Le développement de la grande industrie rend, du reste, au moujik, ce genre de vie de plus en plus difficile. La petite industrie villageoise décline ; ses humbles ateliers de famille ont peine à soutenir la concurrence des grandes fabriques[1]. Le paysan ouvrier est obligé de travailler loin de chez lui, contraint de quitter son village et son izba. Si, encore, la fabrique était toujours voisine de sa commune, il pourrait rentrer le soir, ou revenir, au moins, passer le dimanche, chez lui, dans sa maison.
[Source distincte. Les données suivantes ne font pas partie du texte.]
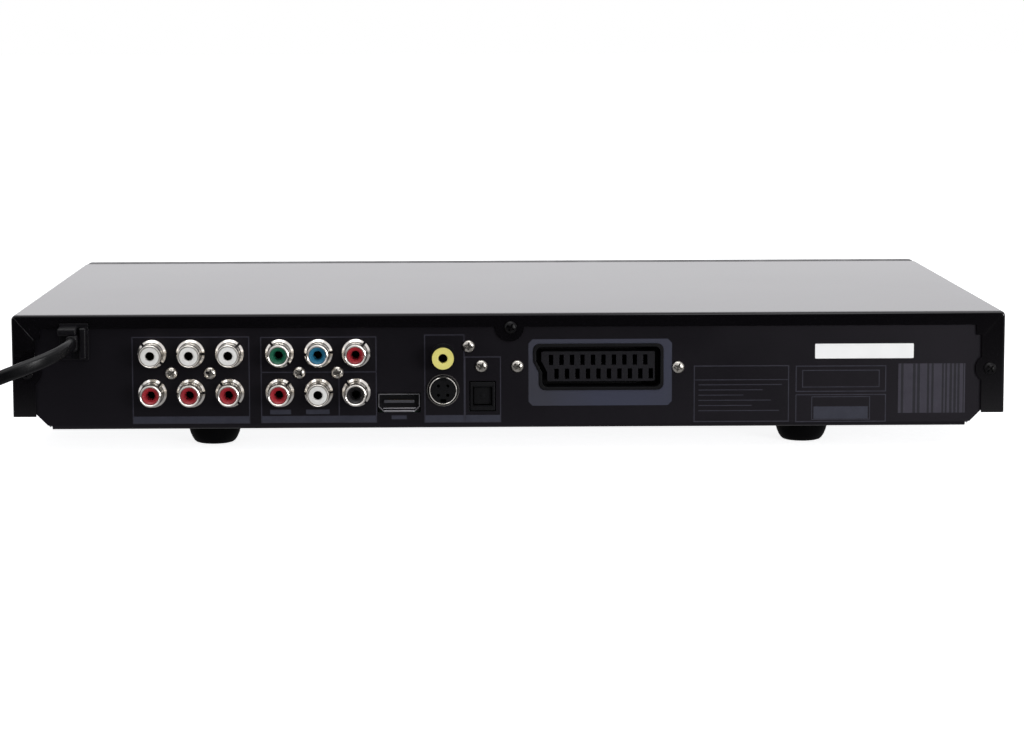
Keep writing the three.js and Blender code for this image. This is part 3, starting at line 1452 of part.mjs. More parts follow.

L’érection d’usines rurales au milieu de villages qui leur fourniraient la main-d’œuvre serait, assurément, pour le moujik, la solution la meilleure. La possession d’un foyer au village garderait, alors, pour l’ouvrier paysan, tous ses avantages sociaux et moraux. Mais, trop souvent, l’ouvrier est contraint d’aller chercher du travail au loin ; il lui faut s’absenter, pendant des mois, parfois même pendant des années ; il lui faut laisser, derrière lui, sa femme et ses enfans. La femme demeure au village, tandis que le mari vit à la

  1. En plusieurs provinces, il est vrai, les États provinciaux, les zemtsvos cherchent à soutenir la petite industrie en lui fournissant des matières premières ou en fondant des écoles techniques. M. D. Mendéléef, directeur du département du Commerce et des Manufactures, exprimait l’espoir, dans une publication officielle (The industries of Russia, 1893, Saint-Pétersbourg ; t. Ier, introduct., p. 49, que l’électricité et le transport de la force à distance viendraient bientôt au secours des koustars et de la petite industrie villageoise : mais ce n’est là qu’une espérance, d’une réalisation peut-être plus malaisée encore en Russie qu’en Occident.